Records for processing:
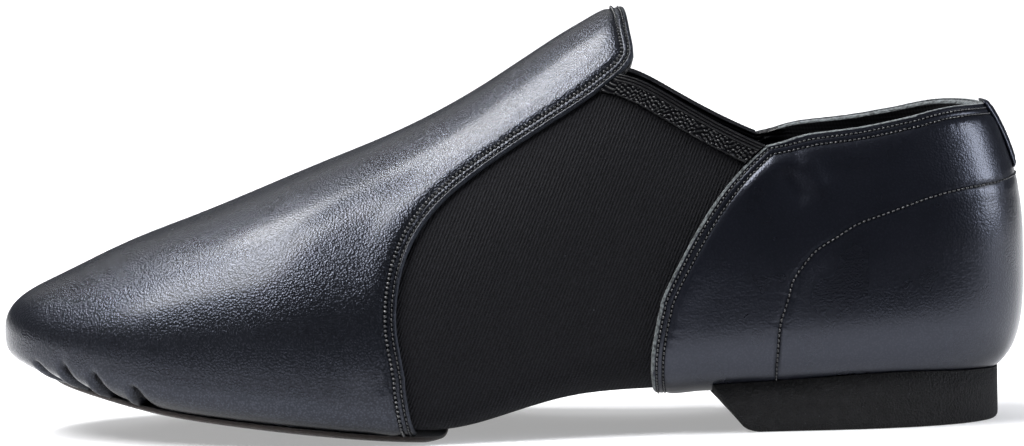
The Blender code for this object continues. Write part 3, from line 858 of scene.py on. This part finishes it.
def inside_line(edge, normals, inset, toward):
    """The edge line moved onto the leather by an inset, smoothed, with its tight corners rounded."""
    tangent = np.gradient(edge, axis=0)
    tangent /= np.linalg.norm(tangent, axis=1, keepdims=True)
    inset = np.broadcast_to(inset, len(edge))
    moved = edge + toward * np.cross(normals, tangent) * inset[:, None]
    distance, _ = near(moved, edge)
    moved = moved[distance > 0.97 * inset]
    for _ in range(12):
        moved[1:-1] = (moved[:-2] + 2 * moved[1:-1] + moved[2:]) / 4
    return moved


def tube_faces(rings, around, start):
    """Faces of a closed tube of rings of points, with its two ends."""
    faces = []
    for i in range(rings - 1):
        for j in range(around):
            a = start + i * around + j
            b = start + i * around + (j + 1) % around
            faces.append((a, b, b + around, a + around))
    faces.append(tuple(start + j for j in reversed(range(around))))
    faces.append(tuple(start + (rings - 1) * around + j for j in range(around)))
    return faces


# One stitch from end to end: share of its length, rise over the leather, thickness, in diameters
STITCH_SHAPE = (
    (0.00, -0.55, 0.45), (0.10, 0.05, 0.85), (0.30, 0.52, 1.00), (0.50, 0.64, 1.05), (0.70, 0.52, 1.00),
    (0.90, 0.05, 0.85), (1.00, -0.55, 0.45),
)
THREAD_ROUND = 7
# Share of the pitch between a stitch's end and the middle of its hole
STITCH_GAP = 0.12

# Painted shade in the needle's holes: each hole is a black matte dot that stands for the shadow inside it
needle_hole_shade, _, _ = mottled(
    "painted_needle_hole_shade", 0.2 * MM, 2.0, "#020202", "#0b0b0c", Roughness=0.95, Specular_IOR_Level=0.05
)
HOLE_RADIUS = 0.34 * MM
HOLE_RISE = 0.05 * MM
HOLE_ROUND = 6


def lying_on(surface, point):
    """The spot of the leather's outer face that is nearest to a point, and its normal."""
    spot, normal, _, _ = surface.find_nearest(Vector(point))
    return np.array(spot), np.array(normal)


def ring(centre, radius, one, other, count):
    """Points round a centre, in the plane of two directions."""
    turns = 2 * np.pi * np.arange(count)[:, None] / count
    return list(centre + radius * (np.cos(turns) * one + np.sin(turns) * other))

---

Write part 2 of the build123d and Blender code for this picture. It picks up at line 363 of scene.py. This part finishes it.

Instructions to follow: Repeat exactly the lines from the one containing "The Blender code" through the one containing "return faces", both included, and nothing else.

Result of this exercise:
The Blender code for this object continues. Write part 3, from line 858 of scene.py on. This part finishes it.
def inside_line(edge, normals, inset, toward):
    """The edge line moved onto the leather by an inset, smoothed, with its tight corners rounded."""
    tangent = np.gradient(edge, axis=0)
    tangent /= np.linalg.norm(tangent, axis=1, keepdims=True)
    inset = np.broadcast_to(inset, len(edge))
    moved = edge + toward * np.cross(normals, tangent) * inset[:, None]
    distance, _ = near(moved, edge)
    moved = moved[distance > 0.97 * inset]
    for _ in range(12):
        moved[1:-1] = (moved[:-2] + 2 * moved[1:-1] + moved[2:]) / 4
    return moved


def tube_faces(rings, around, start):
    """Faces of a closed tube of rings of points, with its two ends."""
    faces = []
    for i in range(rings - 1):
        for j in range(around):
            a = start + i * around + j
            b = start + i * around + (j + 1) % around
            faces.append((a, b, b + around, a + around))
    faces.append(tuple(start + j for j in reversed(range(around))))
    faces.append(tuple(start + (rings - 1) * around + j for j in range(around)))
    return faces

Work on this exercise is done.